Trying to appeal to a wider audience also means having to broaden the definition of Chinese food, just as the Chinese-American restaurants that came before Sin did in previous decades. He used to be a stickler about not serving raw vegetables, because that’s not traditionally done in Chinese cuisine, but customers have been asking for a salad or bowl option, especially in the Bryant Park location to which office workers flock. The salad eaters won: Junzi’s fall menu includes a squash salad with ancient Chinese grains.
“You remind yourself what we’re trying to do is draw inspiration from Chinese cuisine,” Sin says. He grapples with the fraught idea of “authenticity,” but he has come to terms with what it means for the chain: “Junzi is by no means a traditional Chinese restaurant, especially in the U.S., but it is an ‘authentic’ one in that it’s an authentic appeal to our understanding of Chinese food and how that Chinese food should be in the U.S.”
Junzi’s ideal future, according to Sin, will include better food, even happier employees, and more modes of business, like full-service restaurants, fine dining, ghost kitchens, catering, events, consumer packaged goods — all in service of the chain’s mission of telling the story of Chinese food.
“Food is a great way to start telling that story,” Sin says. That’s one thing he has returned to time and time again in interviews: storytelling, narrative, translation. Like the restaurant critic in the film Ratatouille — who is transported to his childhood by one bite — people who eat Junzi’s food hopefully get to share in some thread of a story, even if perhaps nothing quite so transcendent as the critic’s experience.

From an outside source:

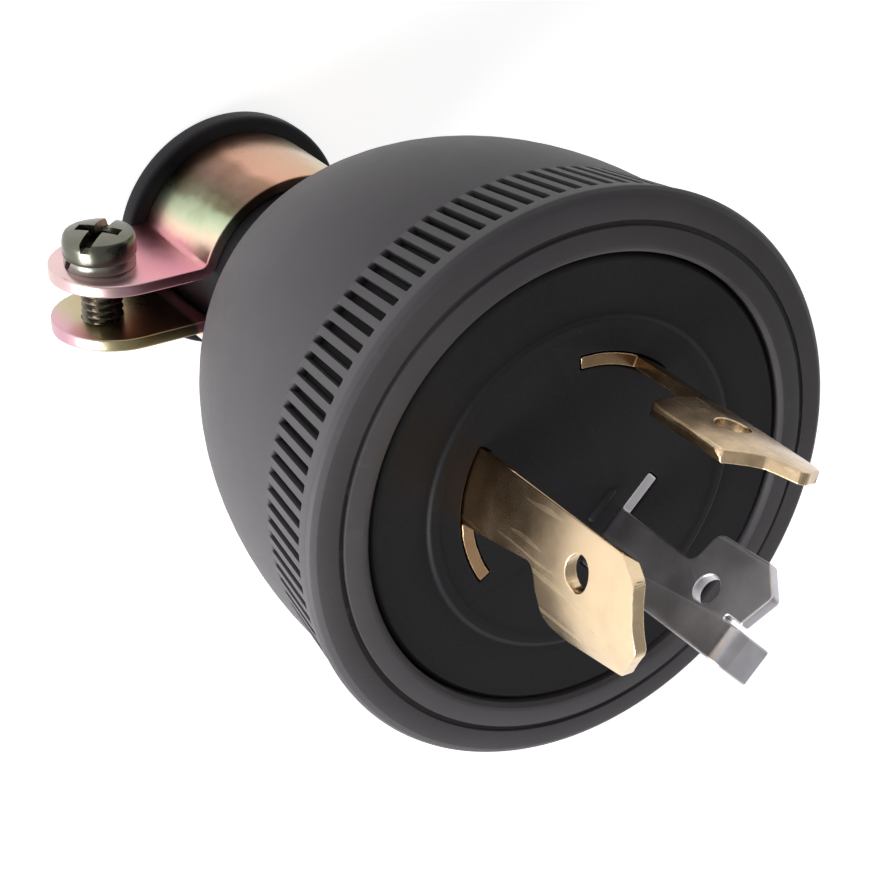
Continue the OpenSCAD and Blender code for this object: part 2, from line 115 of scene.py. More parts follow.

But at the end of the day, behind the narrative thread of Chinese legacy that Sin weaves throughout his work at Junzi lies the “nitty gritty” of what it takes to run a successful restaurant that’s trying to become something bigger. “People don’t talk about these things in interviews, but a lot of it is detail oriented: good people, processes, procedures, ingredients,” says Sin. “Make good food.”